St. Petersburg's downtown was ailing when work began on the inverted pyramid. The Million Dollar Pier had been demolished in 1967, leaving behind a 4-acre over-the-water park for anglers. The lure of air-conditioning at Tyrone Gardens Shopping Center and other malls had drawn away stores and restaurants. Most of the city's famed green benches had been removed in the 1960s by city leaders worried tourists would be turned off by throngs of older people crowding downtown streets. The Vinoy Hotel was empty and abandoned.
“You could shoot a cannon off on Central Avenue and not hit anybody,” Michaels said.
The Pier, which cost double the original estimate of $2 million, opened for business on a Monday but had an official weekend opening five days later on Jan. 20, 1973. It's the seventh pier that has graced the downtown St. Petersburg waterfront since the late 19th century.
Bands from 10 local high schools took part in the opening ceremony that included candle lighting and fireworks. Visitors arriving for the ceremony were advised to “Let yourself go” by a sign affixed to The Pier's top floor.
“The sparkling new inverted pyramid adorning the pierhead spells resurrection for St. Petersburg's unique waterfront promontory,” trumpeted the editorial page of the St. Petersburg Evening Independent.
At that time, the ground floor of The Pier was just a small lobby with an elevator with some stores on the outside of the building. Other floors were used by the Chamber of Commerce and as a community meeting space. Marriott Corp., which managed the building, also ran a restaurant on the fourth floor, Michaels said.
By the mid-1980s, The Pier was struggling. The city sued Marriott in the late-1970s, claiming it hadn't lived up to its management contract. The city has changed management companies several times since.
As now, rent from tenants did not cover the costs of running and managing the property, said Nevin Sitler, a local historian with the St. Petersburg Museum of History.
Gift shops, snack bars and restaurants and an open-air putt-putt business came and went.
Business improved after the city temporarily closed The Pier and overhauled the ground floor, creating a mall-like environment with welcome air-conditioning for shoppers and tourists. The relaunch in 1998 included the addition of the Columbia Restaurant and Cha Cha Coconuts, both run by the Columbia Restaurant Group. About 1.8 million people visited the Pier each year in the early-1990s, city officials estimated.
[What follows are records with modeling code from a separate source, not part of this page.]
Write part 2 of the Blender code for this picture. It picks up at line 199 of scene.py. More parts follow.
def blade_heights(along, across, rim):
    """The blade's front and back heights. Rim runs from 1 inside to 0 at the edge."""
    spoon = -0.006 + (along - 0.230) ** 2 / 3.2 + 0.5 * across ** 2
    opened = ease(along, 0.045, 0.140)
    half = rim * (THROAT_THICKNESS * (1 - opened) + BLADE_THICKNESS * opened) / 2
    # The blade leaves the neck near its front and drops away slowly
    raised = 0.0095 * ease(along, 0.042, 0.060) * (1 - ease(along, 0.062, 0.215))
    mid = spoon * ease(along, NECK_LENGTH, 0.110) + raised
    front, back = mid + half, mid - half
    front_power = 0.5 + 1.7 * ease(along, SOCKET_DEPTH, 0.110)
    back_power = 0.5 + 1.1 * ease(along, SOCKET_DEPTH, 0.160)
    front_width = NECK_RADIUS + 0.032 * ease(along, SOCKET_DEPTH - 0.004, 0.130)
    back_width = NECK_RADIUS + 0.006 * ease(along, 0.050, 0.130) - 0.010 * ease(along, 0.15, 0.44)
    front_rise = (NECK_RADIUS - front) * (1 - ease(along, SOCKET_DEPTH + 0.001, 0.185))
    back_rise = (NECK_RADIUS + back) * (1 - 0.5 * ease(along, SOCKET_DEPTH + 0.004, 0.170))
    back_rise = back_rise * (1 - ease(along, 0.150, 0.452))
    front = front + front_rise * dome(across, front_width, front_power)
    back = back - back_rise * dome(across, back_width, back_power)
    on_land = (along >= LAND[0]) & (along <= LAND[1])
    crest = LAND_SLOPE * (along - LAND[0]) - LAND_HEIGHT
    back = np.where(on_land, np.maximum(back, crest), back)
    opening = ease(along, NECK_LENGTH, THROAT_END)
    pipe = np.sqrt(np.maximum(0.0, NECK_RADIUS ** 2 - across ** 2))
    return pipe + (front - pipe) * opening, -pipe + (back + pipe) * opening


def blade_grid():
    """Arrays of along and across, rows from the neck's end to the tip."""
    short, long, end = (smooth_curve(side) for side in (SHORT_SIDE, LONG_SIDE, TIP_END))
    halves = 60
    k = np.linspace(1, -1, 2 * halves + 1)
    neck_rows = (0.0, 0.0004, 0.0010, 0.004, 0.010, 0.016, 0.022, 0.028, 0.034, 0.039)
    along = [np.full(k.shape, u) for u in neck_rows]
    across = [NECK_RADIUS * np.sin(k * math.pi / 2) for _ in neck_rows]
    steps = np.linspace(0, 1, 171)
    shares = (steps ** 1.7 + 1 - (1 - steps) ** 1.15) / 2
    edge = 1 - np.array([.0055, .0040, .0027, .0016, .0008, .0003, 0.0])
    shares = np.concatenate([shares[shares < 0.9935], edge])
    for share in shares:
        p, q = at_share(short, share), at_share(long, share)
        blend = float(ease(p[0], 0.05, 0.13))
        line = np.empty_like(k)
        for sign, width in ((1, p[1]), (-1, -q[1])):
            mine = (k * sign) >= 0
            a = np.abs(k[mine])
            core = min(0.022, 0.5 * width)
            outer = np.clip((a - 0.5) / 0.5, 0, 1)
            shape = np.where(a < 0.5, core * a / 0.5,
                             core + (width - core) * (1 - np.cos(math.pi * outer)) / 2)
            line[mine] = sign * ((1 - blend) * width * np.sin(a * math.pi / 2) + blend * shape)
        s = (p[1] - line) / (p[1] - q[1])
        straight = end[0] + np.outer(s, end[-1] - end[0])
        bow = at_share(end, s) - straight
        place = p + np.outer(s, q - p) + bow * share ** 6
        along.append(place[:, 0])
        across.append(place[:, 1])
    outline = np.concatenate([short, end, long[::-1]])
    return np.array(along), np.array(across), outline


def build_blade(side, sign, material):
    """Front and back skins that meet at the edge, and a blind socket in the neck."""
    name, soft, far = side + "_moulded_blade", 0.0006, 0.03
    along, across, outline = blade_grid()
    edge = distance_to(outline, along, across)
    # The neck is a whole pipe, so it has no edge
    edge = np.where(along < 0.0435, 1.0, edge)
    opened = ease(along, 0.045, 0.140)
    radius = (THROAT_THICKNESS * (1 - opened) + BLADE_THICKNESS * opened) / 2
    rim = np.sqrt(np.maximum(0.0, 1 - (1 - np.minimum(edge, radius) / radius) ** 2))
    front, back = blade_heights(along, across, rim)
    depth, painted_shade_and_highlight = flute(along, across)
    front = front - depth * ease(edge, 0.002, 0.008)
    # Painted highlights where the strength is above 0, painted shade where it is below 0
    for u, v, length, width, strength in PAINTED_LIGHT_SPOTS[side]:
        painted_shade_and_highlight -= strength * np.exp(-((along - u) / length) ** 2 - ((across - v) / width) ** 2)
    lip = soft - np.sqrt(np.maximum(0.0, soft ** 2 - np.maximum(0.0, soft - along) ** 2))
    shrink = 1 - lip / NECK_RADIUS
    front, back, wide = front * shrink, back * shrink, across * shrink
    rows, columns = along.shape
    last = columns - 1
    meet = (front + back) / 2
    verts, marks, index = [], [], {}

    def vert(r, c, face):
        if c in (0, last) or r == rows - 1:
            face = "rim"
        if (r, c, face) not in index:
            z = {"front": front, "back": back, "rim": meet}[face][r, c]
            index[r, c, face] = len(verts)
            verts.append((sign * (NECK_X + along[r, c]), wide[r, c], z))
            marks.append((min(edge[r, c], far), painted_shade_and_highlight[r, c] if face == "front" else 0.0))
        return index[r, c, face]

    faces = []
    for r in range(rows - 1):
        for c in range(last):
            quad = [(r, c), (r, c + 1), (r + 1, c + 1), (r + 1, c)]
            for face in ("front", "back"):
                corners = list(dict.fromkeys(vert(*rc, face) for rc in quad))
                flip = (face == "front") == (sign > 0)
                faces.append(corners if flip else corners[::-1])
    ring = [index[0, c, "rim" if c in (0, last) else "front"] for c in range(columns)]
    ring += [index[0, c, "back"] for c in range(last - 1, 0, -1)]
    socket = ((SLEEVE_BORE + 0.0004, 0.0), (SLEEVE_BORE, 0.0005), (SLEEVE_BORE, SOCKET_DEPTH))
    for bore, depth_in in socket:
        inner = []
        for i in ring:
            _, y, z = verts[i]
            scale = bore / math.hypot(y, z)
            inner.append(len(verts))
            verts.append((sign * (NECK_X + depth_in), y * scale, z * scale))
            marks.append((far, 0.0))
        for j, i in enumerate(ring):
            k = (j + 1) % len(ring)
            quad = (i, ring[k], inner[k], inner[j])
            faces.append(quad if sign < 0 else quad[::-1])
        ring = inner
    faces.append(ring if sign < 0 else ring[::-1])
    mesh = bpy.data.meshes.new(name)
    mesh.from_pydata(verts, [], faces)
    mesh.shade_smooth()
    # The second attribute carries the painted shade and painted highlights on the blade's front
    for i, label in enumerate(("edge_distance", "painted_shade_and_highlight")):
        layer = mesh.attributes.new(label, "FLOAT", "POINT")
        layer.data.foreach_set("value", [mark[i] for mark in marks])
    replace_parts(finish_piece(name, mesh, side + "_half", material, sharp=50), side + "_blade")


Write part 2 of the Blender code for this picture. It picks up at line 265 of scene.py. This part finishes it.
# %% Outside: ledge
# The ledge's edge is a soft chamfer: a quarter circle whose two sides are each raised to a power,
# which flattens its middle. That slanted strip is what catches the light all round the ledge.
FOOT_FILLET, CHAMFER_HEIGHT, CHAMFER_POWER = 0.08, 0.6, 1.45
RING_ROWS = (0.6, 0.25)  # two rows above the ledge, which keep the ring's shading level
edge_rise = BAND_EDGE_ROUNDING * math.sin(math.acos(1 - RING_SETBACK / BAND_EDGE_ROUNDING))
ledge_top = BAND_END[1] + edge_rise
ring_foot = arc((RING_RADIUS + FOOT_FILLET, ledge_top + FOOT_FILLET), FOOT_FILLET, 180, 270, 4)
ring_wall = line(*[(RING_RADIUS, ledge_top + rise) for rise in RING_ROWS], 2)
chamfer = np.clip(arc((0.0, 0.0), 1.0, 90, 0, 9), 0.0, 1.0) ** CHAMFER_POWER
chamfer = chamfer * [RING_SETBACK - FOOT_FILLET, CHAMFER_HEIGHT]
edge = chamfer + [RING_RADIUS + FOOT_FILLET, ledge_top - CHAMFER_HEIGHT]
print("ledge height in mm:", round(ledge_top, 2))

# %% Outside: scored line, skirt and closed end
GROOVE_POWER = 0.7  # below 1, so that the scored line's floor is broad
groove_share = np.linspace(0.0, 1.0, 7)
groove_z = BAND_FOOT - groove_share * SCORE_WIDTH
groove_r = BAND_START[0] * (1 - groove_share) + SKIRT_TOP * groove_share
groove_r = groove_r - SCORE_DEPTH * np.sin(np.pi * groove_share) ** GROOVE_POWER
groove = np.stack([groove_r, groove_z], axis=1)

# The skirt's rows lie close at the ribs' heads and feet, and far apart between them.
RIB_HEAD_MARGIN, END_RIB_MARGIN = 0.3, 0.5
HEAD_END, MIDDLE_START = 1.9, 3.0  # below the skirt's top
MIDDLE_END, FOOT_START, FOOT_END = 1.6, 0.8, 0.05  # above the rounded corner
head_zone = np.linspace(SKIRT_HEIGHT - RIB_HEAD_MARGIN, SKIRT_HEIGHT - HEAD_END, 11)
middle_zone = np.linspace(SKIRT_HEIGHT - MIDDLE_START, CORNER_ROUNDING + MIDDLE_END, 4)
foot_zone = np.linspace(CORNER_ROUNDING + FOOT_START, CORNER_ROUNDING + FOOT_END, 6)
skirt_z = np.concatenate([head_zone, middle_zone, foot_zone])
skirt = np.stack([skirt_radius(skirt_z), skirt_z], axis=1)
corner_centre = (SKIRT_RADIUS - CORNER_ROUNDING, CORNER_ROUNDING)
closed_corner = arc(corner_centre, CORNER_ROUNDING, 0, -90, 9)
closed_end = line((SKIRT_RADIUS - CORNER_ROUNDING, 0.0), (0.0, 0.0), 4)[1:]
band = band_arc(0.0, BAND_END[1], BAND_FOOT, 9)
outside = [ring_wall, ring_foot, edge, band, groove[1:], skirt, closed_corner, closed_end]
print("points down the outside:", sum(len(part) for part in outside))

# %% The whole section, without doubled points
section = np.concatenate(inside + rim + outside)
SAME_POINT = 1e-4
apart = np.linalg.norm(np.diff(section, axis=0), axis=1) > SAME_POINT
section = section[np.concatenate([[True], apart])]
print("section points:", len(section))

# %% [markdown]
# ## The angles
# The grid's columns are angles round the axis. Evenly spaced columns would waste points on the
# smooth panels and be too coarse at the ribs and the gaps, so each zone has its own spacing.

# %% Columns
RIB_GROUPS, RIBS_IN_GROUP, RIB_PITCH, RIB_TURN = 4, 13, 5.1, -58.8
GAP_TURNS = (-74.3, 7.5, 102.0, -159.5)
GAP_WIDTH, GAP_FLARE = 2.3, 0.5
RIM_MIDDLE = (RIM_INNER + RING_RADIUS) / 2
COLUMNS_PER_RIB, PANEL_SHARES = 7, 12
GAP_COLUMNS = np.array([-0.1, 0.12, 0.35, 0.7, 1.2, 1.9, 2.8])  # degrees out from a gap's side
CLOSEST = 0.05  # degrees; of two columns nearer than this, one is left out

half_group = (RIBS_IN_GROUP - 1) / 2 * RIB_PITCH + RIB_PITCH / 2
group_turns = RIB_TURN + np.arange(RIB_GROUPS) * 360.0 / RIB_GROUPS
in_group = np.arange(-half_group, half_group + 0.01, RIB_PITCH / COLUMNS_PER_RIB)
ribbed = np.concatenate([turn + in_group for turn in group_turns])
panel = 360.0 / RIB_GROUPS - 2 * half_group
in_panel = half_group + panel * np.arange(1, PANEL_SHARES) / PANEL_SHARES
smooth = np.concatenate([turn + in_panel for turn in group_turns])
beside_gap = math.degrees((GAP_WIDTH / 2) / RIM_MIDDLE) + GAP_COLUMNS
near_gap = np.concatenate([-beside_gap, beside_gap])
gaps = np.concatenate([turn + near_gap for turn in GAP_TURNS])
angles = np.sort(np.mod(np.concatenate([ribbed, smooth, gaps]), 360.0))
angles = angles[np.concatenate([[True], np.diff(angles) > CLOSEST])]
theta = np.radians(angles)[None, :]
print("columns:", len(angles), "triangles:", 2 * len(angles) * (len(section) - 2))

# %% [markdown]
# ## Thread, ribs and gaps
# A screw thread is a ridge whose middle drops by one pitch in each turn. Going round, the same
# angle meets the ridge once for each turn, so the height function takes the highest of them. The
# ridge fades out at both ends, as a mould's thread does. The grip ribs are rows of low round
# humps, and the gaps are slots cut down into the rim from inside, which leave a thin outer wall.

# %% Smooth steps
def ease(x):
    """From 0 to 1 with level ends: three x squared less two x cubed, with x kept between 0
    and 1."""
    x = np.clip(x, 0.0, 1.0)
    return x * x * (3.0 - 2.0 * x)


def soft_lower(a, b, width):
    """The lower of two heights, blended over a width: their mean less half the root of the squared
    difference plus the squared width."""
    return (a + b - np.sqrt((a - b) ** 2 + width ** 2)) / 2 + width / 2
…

Debra Brown was there for the re-opening, working in a jewelry store. She later moved to another pier store, Just Hats, before opening in 1994 Peppers on the Pier, selling knick knacks, souvenirs and work by local artists.
The Pier has been like a second home for Brown. In 1992, she met her life partner, David Dahms, who ran an art gallery there. She remembers concerts by Stevie Nicks and Meatloaf, when the pier approach was thronged with people.
Relocating her store would be too expensive, Brown said, and she does not know what she'll do once her store closes. She can only watch as workers begin stripping the building in preparation for its closing.
The Pier's two Zoltar fortune-telling arcade machines were recently removed, as was the Elvis Presley love-meter machine, leading to some “Elvis has left the building” cracks.
The jokes can't cover the sadness, though.
“This place has become everything to a lot of people, not just a place where our business happens to be,” Brown said. “Where do you go with 30 years of memories?”
Residents who seldom visit the Pier have been turning up in the last few weeks to say goodbye. Thousands of people attended last weekend's “Raise a Toast to the Pier” sendoff event, which included face-painting, circus acts and a cocktail contest; and the slate of events planned for Memorial Day includes a waterskiing show, confetti, canons and fireworks.
Pinellas Park residents Wendell and Ruth Hockersmith, who have visited the Pier at least 40 times, were there on Thursday, the anniversary of the day they met 43 years ago. The couple has dined there for Christmas and Thanksgiving.
“It's just the best place to go in St. Petersburg,” Wendell Hockersmith said. “Like us, it's full of memories.”
After 25 years running her Crystal Mirage gift store at the Pier, Carol Gray is preparing to close. Working at the Pier has been a blessing, she said. She still remembers the motorbike shows that filled the first floor and how the Pier once drew up to 10 tour buses a day.
“It's always been the people's pier, somewhere you could go and spend the day out on the water,” she said. “You can eat and have a view of the city lights. There's still nowhere quite like that.”
Former St. Petersburg Mayor Rick Baker was in office when staff members told him the pilings on the pier approach that dated back to the 1920s would have to be replaced. He saw for himself the exposed rebar and crumbling concrete of the place where he took his young children at weekends.
“It was a great family event for them to go to the Pier just to ride the trolley and fish off the pier,” he said.
What happens after the Pier closes is uncertain. The inverted pyramid building and its approach will be closed to the public for about two weeks while business owners move out. The approach will then re-open for pedestrian traffic and fishing.
The pier approach will close again prior to demolition, which is scheduled for August provided the city obtains the permits it needs. Demolition will include the inverted pyramid and the approach.
Most pier businesses are relocating, city officials say. The Pier Aquarium is moving to John's Pass. The Dolphin Queen will continue to operate its boat tours from the city's marina. The Columbia Restaurant has agreed a tentative deal with the city to lease land at the entrance to the pier approach for a new $3 million restaurant.
The Lens, the futuristic design chosen by an international panel after a five-year process of public meetings and studies, will not be built unless it survives an expected citywide referendum on Aug. 27. If approved, city officials estimate the new pier could open by summer 2015.
Should voters reject the Lens, Baker fears the city could be left without a pier for years, which could slow down development in the city's downtown.
“City development is all about momentum,” he said.
A few more years may need to pass before the inverted pyramid pier's place in city history is put into perspective. At the very least, it has continued the city's rich tradition of piers that dates back to the 1890s, Sitler said.
“It still has a visual presence of what the future was supposed to look like,” he said. “I don't think the city would be a tourist destination and have fallen in love with its waterfront without having a pier out there.”